AKP’NİN ÖNÜNDEKİ ALTERNATİFLER…
Normalde CHP ancak en geç 9 ay veya bir sene içinde yapılacak bir erken seçime yanaşmayı kabul edebilecekken, AKP bunu reddederek seçimleri yalnız 5-6 ay erkene almayı ve böylece Tayyip Erdoğan’a bir dönem daha kazandırmayı hesaplıyor. CHP’nin ise bunu kabul etmesi tabii ki mümkün değil. Peki o zaman AKP’nin ne planları olabilir? Birinci alternatif, geçen hafta Gelecek Partisi’nden AKP’ye geçen Prof. Dr. Serap Yazıcı Özbudun gibi örnekleri çoğaltmak! Halkın büyük tepkiler vermesine neden olan ve kendisine verilmiş oyların tamamen tersi yönde kullanıldığı bu muhalefetten iktidara milletvekili transferi, bize şu soruyu sorduruyor: Siyasetin etik değerlerini hiçe sayarak, muhalif insanların oyunu alıp o gücü iktidara taşımayı kendine yedirebilecek daha kaç milletvekili bu parlamentodan çıkabilir? Umarım 36 vekil daha çıkmaz! Veya AKP’nin MKYK toplantılarında masaya yatırabileceği bilinen ikinci bir alternatif daha var: DEM Parti’yi ikna ederek, Bahçeli’nin mucitliğinde gelişen yeni Apo açılım ve Kürt sorunu konusunu yalnız milletvekillerini değil, seçmenlerini de ikna ederek kendi aktifine yazdırmak! İYİ Parti’nin de bu sefer 2023 yılından farklı olarak, herhalde CHP’den net olarak değişik bir şey söylemek adına, CHP’nin kararlarından bağımsız hareket etme merakı, tabii ki ana muhalefet partisinin göz önünde bulundurması gereken bir başka olası matematiksel sorun.
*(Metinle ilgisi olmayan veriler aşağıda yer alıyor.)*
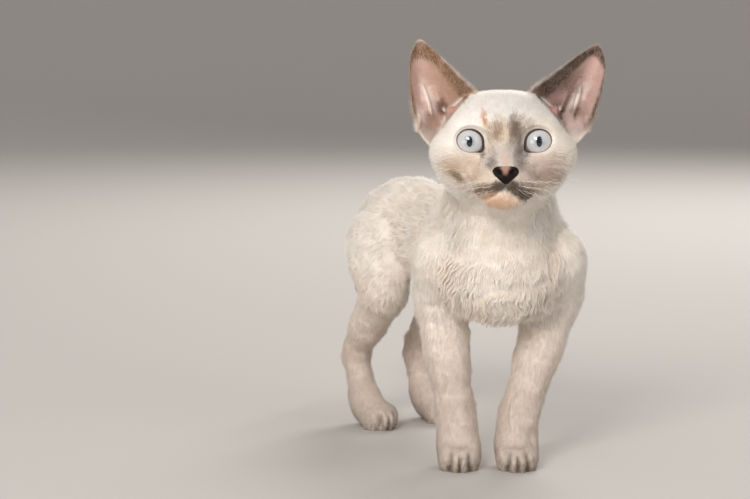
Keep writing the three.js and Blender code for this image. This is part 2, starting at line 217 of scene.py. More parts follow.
# The skin: the nodes of flesh are joined and evened, and set in by the depth of the coat.
skinBuild = {"voxel": 0.85 * mm, "bridge": 0.36 * mm, "eyeFiller": 9.55, "bodyKeep": 0.24, "setIn": 0.8,
             "mouth": 1.1, "groove": 0.7, "noseSunk": 1.8, "jaw": 1.7, "floor": 0.02 * mm}
zoneOf = {"forepaw": "paw", "hindpaw": "paw", "foreleg": "leg", "shank": "leg", "eye": "head"}
zoneKeys = ("depth", "even", "length", "width", "lift", "density", "wave")
zones = {   # lengths in millimetres; density is tufts for each square millimetre
    "head": (0.75, 0.42, 2.7, 0.24, 0.34, 5.8, 0.12),
    "nose": (0.75, 0.20, 1.0, 0.16, 0.25, 6.0, 0.00),
    "ear": (0.30, 0.18, 1.7, 0.19, 0.34, 5.0, 0.05),
    "neck": (1.60, 1.00, 4.2, 0.25, 0.28, 2.30, 0.42),
    "trunk": (2.00, 1.00, 5.7, 0.31, 0.25, 1.50, 0.85),
    "thigh": (1.70, 1.00, 4.9, 0.29, 0.25, 1.60, 0.70),
    "leg": (1.10, 0.70, 2.9, 0.25, 0.38, 2.62, 0.55),
    "paw": (0.65, 0.80, 2.2, 0.22, 0.38, 4.6, 0.16),
    "tail": (1.30, 0.80, 3.2, 0.26, 0.24, 2.30, 0.18),
}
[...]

Bütün bu olayların ışığında, 23 Mart’ta CHP’nin ve dolayısıyla ana muhalefetin Cumhurbaşkanı Adayı ilan edilmesi beklenen İmamoğlu, her parti ile görüşeceğini ve mitingler yapacağını duyurarak adaylığını ve seçim havasını şimdiden ısıtıyor. Bence aynı zamanda ve hızla bu kampanyayı Avrupa’ya da taşıması lazım. Özgür Özel ve CHP yönetiminin en kararlı şekilde onun arkasında durması ve bunu her yolla şimdiden söylemeye başlamaları, önümüzdeki yakın ve orta vadede, AKP’nin duyduğu İmamoğlu fobisi ve paranoyasını herhalde en az üçle çarpacak. Yani uzun lafın kısası sıcak siyasi gündemler, hayatımızdan yine eksik olmayacak!